For us, the appearance of a physical world is a manifestation of memory.
Without memory, or those stored configurations of energy accompanied by the words which name them, the world would appear simply as a kaleidoscope of light, sound and physical sensation, which is the way it appeared to us before we learned language and the associated description of the world which we mistake for the world itself.
But what of the physical sciences? Don’t they study actual physical objects and their properties, objects with which we simply interact? On the home page of my website is a series of slides, the first of which depicts Albert Einstein being asked about the relative primacy of consciousness and the physical world.
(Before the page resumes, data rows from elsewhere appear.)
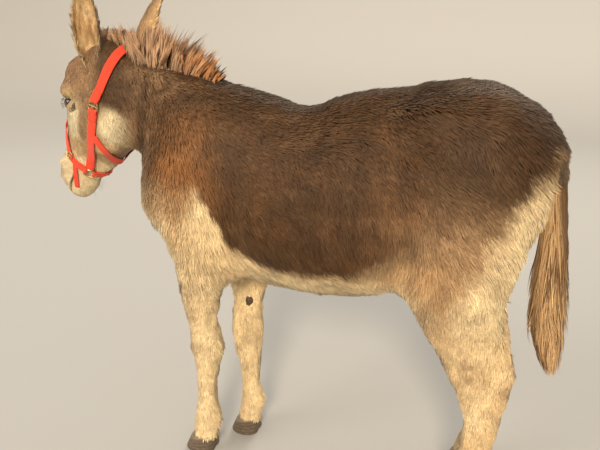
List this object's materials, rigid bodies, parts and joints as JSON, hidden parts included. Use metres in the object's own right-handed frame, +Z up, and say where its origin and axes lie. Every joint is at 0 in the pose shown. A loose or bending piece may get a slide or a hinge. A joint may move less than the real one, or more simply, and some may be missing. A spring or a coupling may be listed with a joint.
{
  "type": "donkey",
  "caption": "Standing brown donkey with cream underparts and legs, a short upright mane, long ears, a tufted tail and a red webbing halter.",
  "frame": {"origin": "on the floor under the middle of the donkey's length and width", "axes": "+X towards the tail, the head towards -X, the donkey's left side towards -Y, +Z up"},
  "size_m": [1.3928, 0.4164, 1.2907],
  "materials": {
    "coat_body": "shaggy brown coat, cream below",
    "coat_head": "short grey-brown coat, whitish round the eyes and muzzle",
    "coat_legs": "cream coat with brown-grey patches",
    "mane_hair": "coarse upright hair",
    "tail_hair": "long straight hair",
    "hoof_horn": "dull horn",
    "eye": "wet, dark brown",
    "red_webbing": "woven flat webbing",
    "brass_fittings": "worn satin"
  },
  "bodies": {
    "root": {"trunk": "coat_body", "neck": "coat_body", "head": "coat_head", "foreleg_upper_left": "coat_legs", "foreleg_lower_left": "coat_legs", "hoof_fore_left": "hoof_horn", "foreleg_upper_right": "coat_legs", "foreleg_lower_right": "coat_legs", "hoof_fore_right": "hoof_horn", "hindleg_upper_left": "coat_legs", "hindleg_lower_left": "coat_legs", "hoof_hind_left": "hoof_horn", "hindleg_upper_right": "coat_legs", "hindleg_lower_right": "coat_legs", "hoof_hind_right": "hoof_horn", "tail": "coat_body", "tail_brush": "tail_hair", "halter_crown": "red_webbing", "halter_ring_left": "brass_fittings", "halter_buckle_left": "brass_fittings", "halter_cheek_strap_left": "red_webbing", "halter_ring_right": "brass_fittings", "halter_buckle_right": "brass_fittings", "halter_cheek_strap_right": "red_webbing", "halter_noseband_strap": "red_webbing", "halter_chin_strap": "red_webbing", "halter_throat_strap": "red_webbing", "halter_nose_buckle": "brass_fittings", "halter_strap_end": "red_webbing", "mane": "mane_hair", "eye_left": "eye", "ear_left": "coat_head", "eye_right": "eye", "ear_right": "coat_head"}
  },
  "joints": []
}
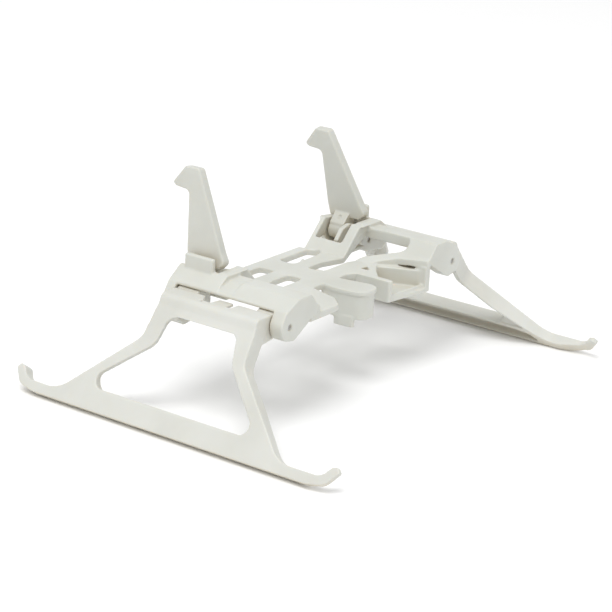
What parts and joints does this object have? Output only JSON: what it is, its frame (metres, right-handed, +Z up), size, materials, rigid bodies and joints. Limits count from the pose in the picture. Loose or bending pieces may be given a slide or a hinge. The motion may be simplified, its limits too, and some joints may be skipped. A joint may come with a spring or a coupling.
{
  "type": "drone landing gear",
  "caption": "Clip-on landing gear for a small camera drone: a plate with folding skid legs and hinged hooks that close over the drone's body.",
  "frame": {"origin": "on the ground plane under the middle of the part, between the two skids", "axes": "+Z up, +Y towards the noses of the hooks (rear), +X across the part from the left leg to the right leg"},
  "size_m": [0.1392, 0.1096, 0.0627],
  "materials": {
    "frame_plastic": "fine satin moulded",
    "leg_plastic": "fine satin moulded",
    "hook_plastic": "fine satin moulded",
    "pin_steel": "plain cut pin"
  },
  "bodies": {
    "frame": {"base_frame": "frame_plastic", "left_leg_front_pin": "pin_steel", "left_leg_rear_pin": "pin_steel", "right_leg_front_pin": "pin_steel", "right_leg_rear_pin": "pin_steel", "left_hook_pin": "pin_steel", "right_hook_pin": "pin_steel"},
    "left_leg": {"left_leg": "leg_plastic"},
    "right_leg": {"right_leg": "leg_plastic"},
    "left_hook": {"left_hook": "hook_plastic"},
    "right_hook": {"right_hook": "hook_plastic"}
  },
  "joints": [
    {"name": "right_leg_fold", "type": "hinge", "parent": "frame", "child": "right_leg", "pos_m": [0.04, 0, 0.0286], "axis": [0, 1, 0], "range_deg": [0, 105]},
    {"name": "left_leg_fold", "type": "hinge", "parent": "frame", "child": "left_leg", "pos_m": [-0.04, 0, 0.0286], "axis": [0, -1, 0], "range_deg": [0, 105]},
    {"name": "right_hook_fold", "type": "hinge", "parent": "frame", "child": "right_hook", "pos_m": [0.0312, 0.016, 0.0326], "axis": [0, -1, 0], "range_deg": [0, 38]},
    {"name": "left_hook_fold", "type": "hinge", "parent": "frame", "child": "left_hook", "pos_m": [-0.0312, 0.016, 0.0326], "axis": [0, 1, 0], "range_deg": [0, 38]}
  ]
}
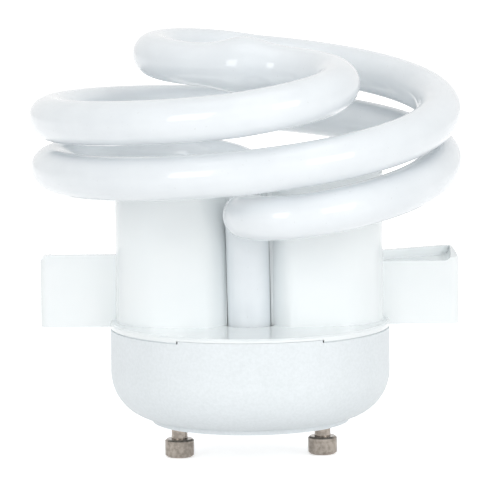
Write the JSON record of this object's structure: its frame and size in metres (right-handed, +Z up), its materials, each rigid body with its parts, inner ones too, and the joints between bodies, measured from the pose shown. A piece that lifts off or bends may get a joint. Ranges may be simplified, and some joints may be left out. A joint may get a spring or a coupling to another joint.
{
  "type": "spiral energy saving bulb",
  "caption": "Compact fluorescent lamp: double spiral glass tube on a round ballast housing with finger wings and a two-pin twist-lock base.",
  "frame": {"origin": "centre of the bottom face of the base disc, on the lamp's axis", "axes": "+Z up the lamp's axis from the pins to the crossing of the tube, +X to the right wing, -Y to the front leg"},
  "size_m": [0.0717, 0.0721, 0.0705],
  "materials": {
    "matte_white": "fine textured matte white moulding",
    "gloss_white": "smooth glossy white moulding",
    "nickel": "turned and nickel plated",
    "coated_glass": "clear glossy glass over an opaque white coating",
    "cement": "matte white cement",
    "tinned_wire": "tinned wire",
    "capacitor_sleeve": "dark sleeve over a drawn can",
    "ferrite": "dark ground ferrite",
    "bobbin": "black moulding",
    "copper": "enamelled copper wire",
    "epoxy": "black moulded resin",
    "film_case": "dipped resin",
    "board": "bare laminate"
  },
  "bodies": {
    "root": {"lower_housing": "matte_white", "base_pin_left": "nickel", "base_pin_right": "nickel", "upper_housing": "gloss_white", "glass_tube": "coated_glass", "tube_cement_front": "cement", "tube_cement_rear": "cement", "filament_leads_front": "tinned_wire", "filament_leads_rear": "tinned_wire", "mains_lead_left": "tinned_wire", "mains_lead_right": "tinned_wire", "bulk_capacitor": "capacitor_sleeve", "inductor_core": "ferrite", "inductor_bobbin": "bobbin", "inductor_winding": "copper", "drive_ring_core": "ferrite", "drive_ring_winding": "copper", "transistor_left": "epoxy", "transistor_right": "epoxy", "tube_capacitor": "film_case", "start_capacitor": "film_case", "rectifier_diodes": "epoxy", "line_choke_core": "ferrite", "line_choke_winding": "copper", "fuse_resistor": "film_case", "thermistor": "epoxy", "component_leads": "tinned_wire", "circuit_board": "board"}
  },
  "joints": []
}
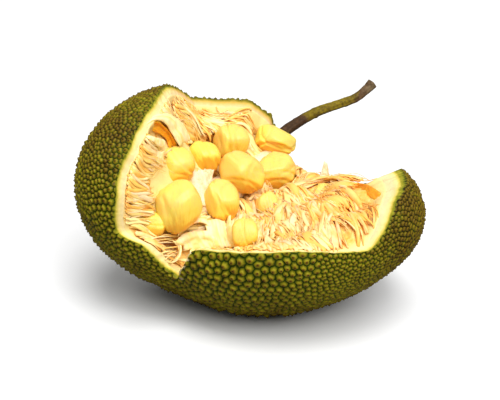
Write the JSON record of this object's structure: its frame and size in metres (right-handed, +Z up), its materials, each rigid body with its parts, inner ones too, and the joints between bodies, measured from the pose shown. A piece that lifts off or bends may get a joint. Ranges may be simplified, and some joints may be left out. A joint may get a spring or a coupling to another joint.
{
  "type": "jackfruit",
  "caption": "Spiny green jackfruit cut lengthwise and opened, showing pale rind flesh, a fibre bed, a pith core and golden bulbs, with its curved stem.",
  "frame": {"origin": "middle of the whole object's footprint, on the surface that the fruit rests on", "axes": "+Z up, +X to the right and +Y away from someone who looks into the opening; the stem leaves towards +X and +Y"},
  "size_m": [0.3168, 0.3273, 0.205],
  "materials": {
    "rind": "spiny olive-green skin with brown tips over pale cut flesh, dull",
    "fibre": "moist cream-yellow strands and flesh, satin",
    "pith": "spongy white-pink pith, matte",
    "bulb": "waxy golden-yellow fruit flesh, satin",
    "stem": "brown-green bark with a pale cut end, matte"
  },
  "bodies": {
    "root": {"rind": "rind", "fibre_bed": "fibre", "core": "pith", "stem": "stem", "bulb_01": "bulb", "bulb_02": "bulb", "bulb_03": "bulb", "bulb_04": "bulb", "bulb_05": "bulb", "bulb_06": "bulb", "bulb_07": "bulb", "bulb_08": "bulb", "bulb_09": "bulb", "bulb_10": "bulb", "bulb_11": "bulb", "bulb_12": "bulb", "bulb_13": "bulb", "bulb_14": "bulb"}
  },
  "joints": []
}
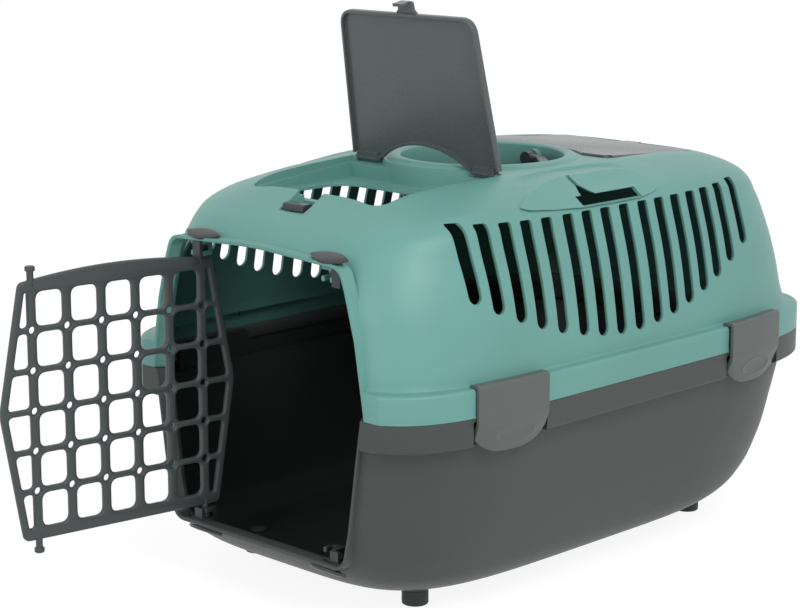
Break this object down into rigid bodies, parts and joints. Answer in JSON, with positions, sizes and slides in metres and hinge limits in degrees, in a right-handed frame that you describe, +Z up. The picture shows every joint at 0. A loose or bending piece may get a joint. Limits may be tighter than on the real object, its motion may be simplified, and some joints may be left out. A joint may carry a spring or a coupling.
{
  "type": "pet carrier",
  "caption": "Small pet carrier: a tray and a vented roof shell held together by side clips, with a grille door, hinged roof lids and a folding handle in a round bowl.",
  "frame": {"origin": "middle of the tray's flat underside, 16 mm above the floor that the feet stand on", "axes": "+Z up, +Y from the doorway to the rear end, +X to the right of someone who looks in through the doorway, so the doorway faces -Y"},
  "size_m": [0.3806, 0.7147, 0.4774],
  "materials": {
    "green_shell": "fine-textured moulded plastic",
    "grey_tray": "fine-textured moulded plastic",
    "grey_clip": "satin moulded plastic",
    "grey_lid": "fine-textured moulded plastic",
    "grey_door": "satin moulded plastic",
    "dark_trim": "satin moulded plastic",
    "dark_foot": "matt moulded plastic"
  },
  "bodies": {
    "shell": {"tray": "grey_tray", "roof_shell": "green_shell", "foot_front_left": "dark_foot", "foot_front_right": "dark_foot", "foot_rear_left": "dark_foot", "foot_rear_right": "dark_foot"},
    "door": {"door_grille": "grey_door"},
    "front_lid": {"front_lid": "grey_lid"},
    "rear_lid": {"rear_lid": "grey_lid"},
    "front_catch": {"front_lid_catch": "dark_trim"},
    "rear_catch": {"rear_lid_catch": "dark_trim"},
    "handle": {"carry_handle": "dark_trim"},
    "clip_front_left": {"clip_front_left": "grey_clip"},
    "clip_front_right": {"clip_front_right": "grey_clip"},
    "clip_rear_left": {"clip_rear_left": "grey_clip"},
    "clip_rear_right": {"clip_rear_right": "grey_clip"},
    "lever_top_left": {"door_lever_top_left": "dark_trim"},
    "lever_bottom_left": {"door_lever_bottom_left": "dark_trim"},
    "lever_top_right": {"door_lever_top_right": "dark_trim"},
    "lever_bottom_right": {"door_lever_bottom_right": "dark_trim"}
  },
  "joints": [
    {"name": "door_swing", "type": "hinge", "parent": "shell", "child": "door", "pos_m": [-0.0778, -0.2555, 0], "axis": [0, 0, 1], "range_deg": [-37, 98]},
    {"name": "front_lid_hinge", "type": "hinge", "parent": "shell", "child": "front_lid", "pos_m": [0, -0.07, 0.3214], "axis": [-1, 0, 0], "range_deg": [-83, 14]},
    {"name": "rear_lid_hinge", "type": "hinge", "parent": "shell", "child": "rear_lid", "pos_m": [0, 0.07, 0.3214], "axis": [1, 0, 0], "range_deg": [0, 97]},
    {"name": "front_catch_slide", "type": "slide", "parent": "shell", "child": "front_catch", "axis": [0, -1, 0], "range_m": [0, 0.003]},
    {"name": "rear_catch_slide", "type": "slide", "parent": "shell", "child": "rear_catch", "axis": [0, 1, 0], "range_m": [0, 0.003]},
    {"name": "handle_fold", "type": "hinge", "parent": "shell", "child": "handle", "pos_m": [0, 0, 0.3145], "axis": [0, -1, 0], "range_deg": [0, 180]},
    {"name": "clip_front_left_tilt", "type": "hinge", "parent": "shell", "child": "clip_front_left", "pos_m": [-0.17741, -0.16208, 0.147], "axis": [0.0694, -0.9976, 0], "range_deg": [0, 20]},
    {"name": "clip_front_right_tilt", "type": "hinge", "parent": "shell", "child": "clip_front_right", "pos_m": [0.17741, -0.16208, 0.147], "axis": [0.0694, 0.9976, 0], "range_deg": [0, 20]},
    {"name": "clip_rear_left_tilt", "type": "hinge", "parent": "shell", "child": "clip_rear_left", "pos_m": [-0.17724, 0.16204, 0.147], "axis": [-0.0774, -0.997, 0], "range_deg": [0, 20]},
    {"name": "clip_rear_right_tilt", "type": "hinge", "parent": "shell", "child": "clip_rear_right", "pos_m": [0.17724, 0.16204, 0.147], "axis": [-0.0774, 0.997, 0], "range_deg": [0, 20]},
    {"name": "lever_top_left_slide", "type": "slide", "parent": "shell", "child": "lever_top_left", "axis": [-1, 0, 0], "range_m": [0, 0.009]},
    {"name": "lever_bottom_left_slide", "type": "slide", "parent": "shell", "child": "lever_bottom_left", "axis": [-1, 0, 0], "range_m": [0, 0.009]},
    {"name": "lever_top_right_slide", "type": "slide", "parent": "shell", "child": "lever_top_right", "axis": [-1, 0, 0], "range_m": [0, 0.009]},
    {"name": "lever_bottom_right_slide", "type": "slide", "parent": "shell", "child": "lever_bottom_right", "axis": [-1, 0, 0], "range_m": [0, 0.009]}
  ]
}
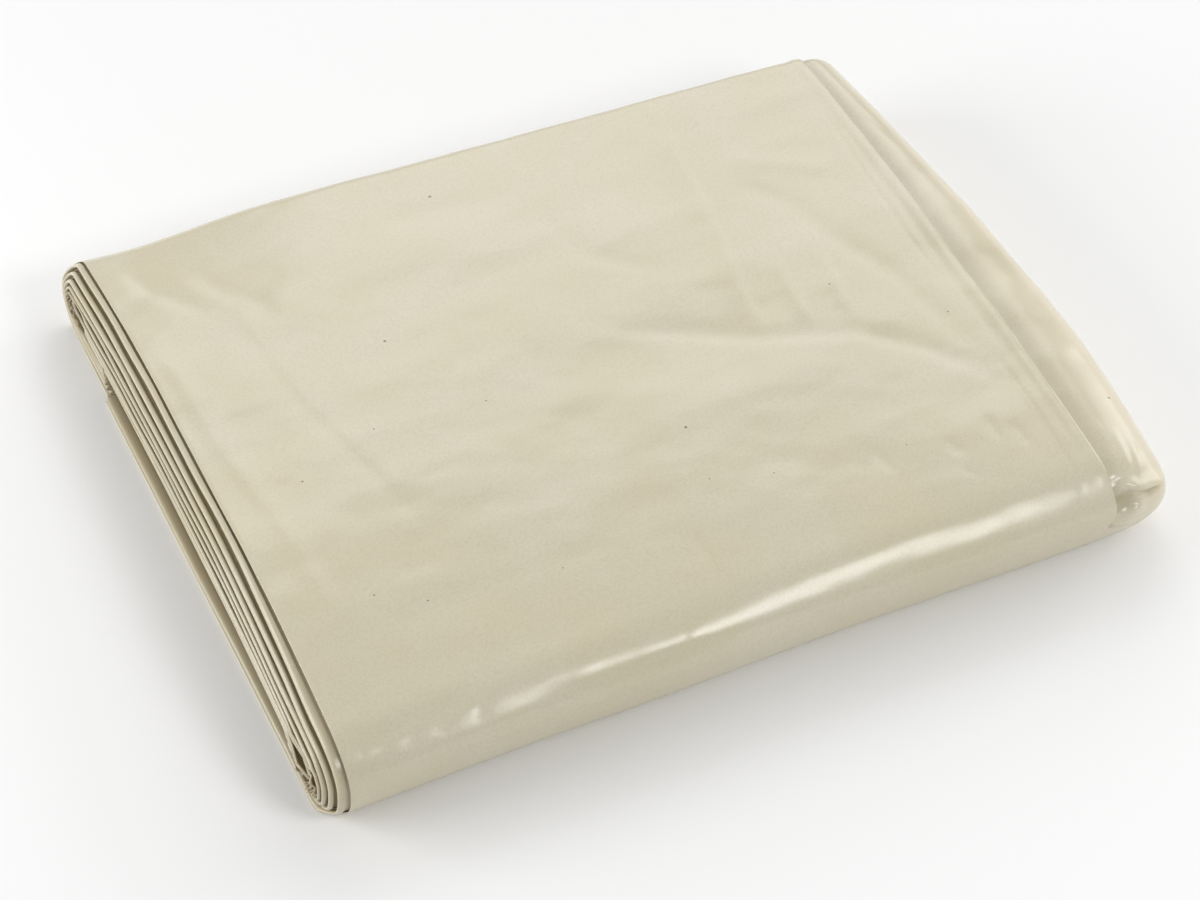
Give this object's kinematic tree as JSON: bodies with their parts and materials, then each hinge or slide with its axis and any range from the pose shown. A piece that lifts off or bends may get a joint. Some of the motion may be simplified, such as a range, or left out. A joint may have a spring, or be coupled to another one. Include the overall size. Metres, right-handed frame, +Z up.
{
  "type": "folded tarp",
  "caption": "Large film tarp folded into a band and wound flat, with rounded long sides, stepped layer lips at one end and a puffed, shut fold at the other.",
  "frame": {"origin": "centre of the pack's footprint box, on the surface that it lies on", "axes": "+X along the rounded folds, from the layer lips towards the shut end; +Y from the near fold to the far one; +Z up"},
  "size_m": [0.3752, 0.3144, 0.052],
  "materials": {
    "cream_film": "satin, slightly translucent film"
  },
  "bodies": {
    "root": {"folded_sheet": "cream_film"}
  },
  "joints": []
}
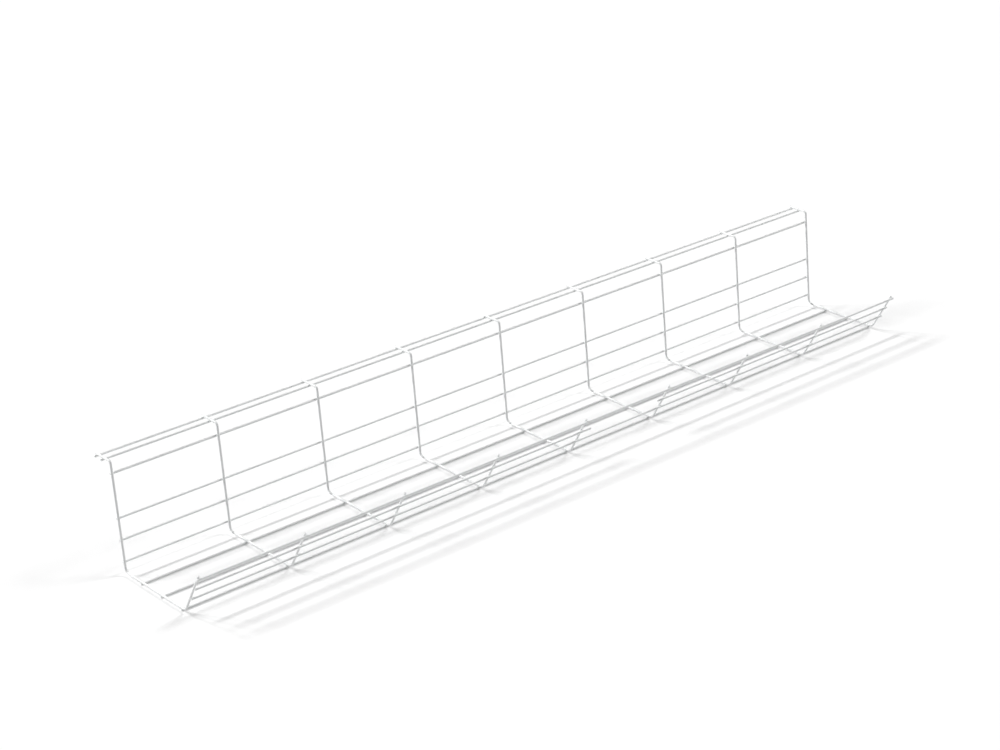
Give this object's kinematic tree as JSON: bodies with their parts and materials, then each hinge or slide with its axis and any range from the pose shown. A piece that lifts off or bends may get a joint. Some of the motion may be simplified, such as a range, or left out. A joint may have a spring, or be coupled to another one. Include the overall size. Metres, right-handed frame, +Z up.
{
  "type": "wire mesh cable basket",
  "caption": "Long open basket of welded, coated steel wire with a tall rear wall, a flanged top edge, a flat floor and a low slanted front lip with a cable outlet.",
  "frame": {"origin": "on the floor, under the middle of the bounding box", "axes": "+X along the basket, +Y towards the tall rear wall and its flange, +Z up"},
  "size_m": [1.207, 0.1982, 0.1448],
  "materials": {
    "coated_wire": "satin"
  },
  "bodies": {
    "root": {"cross_wire_1": "coated_wire", "cross_wire_2": "coated_wire", "cross_wire_3": "coated_wire", "cross_wire_4": "coated_wire", "cross_wire_5": "coated_wire", "cross_wire_6": "coated_wire", "cross_wire_7": "coated_wire", "cross_wire_8": "coated_wire", "cross_wire_9": "coated_wire", "flange_wire_outer": "coated_wire", "flange_wire_inner": "coated_wire", "wall_wire_1": "coated_wire", "wall_wire_2": "coated_wire", "wall_wire_3": "coated_wire", "wall_wire_4": "coated_wire", "floor_wire_1": "coated_wire", "floor_wire_2": "coated_wire", "floor_wire_3": "coated_wire", "lip_wire_low": "coated_wire", "lip_wire_mid_left": "coated_wire", "lip_wire_mid_right": "coated_wire", "lip_wire_top": "coated_wire"}
  },
  "joints": []
}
His answer indicates that he will attempt to answer the question using the ideas and terms of quantum mechanics, which is the scientific discipline most successful at explaining the behavior of the building blocks that make up our world.
Again, Einstein proposes to answer this question in terms of quantum mechanics.
I have him doing so because that discipline is completely at odds with an explanation of the physical world that’s built on the world’s primacy with respect to the consciousness that observes it. Without getting into too much “scary” detail, quantum mechanics does not talk about the existence of an independent world, but instead talks about how we sentient creatures perceive the world, or more technically how we measure it. An adherent of the conventional explanation of reality would naturally think that a valid scientific theory would have to talk about what the world actually is. But instead it talks about the relative likelihood of any particular measurement of some aspect of the world turning out in some particular way. The observer who conducts this experiment cannot be separated in any fundamental way from the world he or she observes! A question to my physicist friends: shouldn’t that fact alone be sufficient to demolish our belief in the conventional explanation?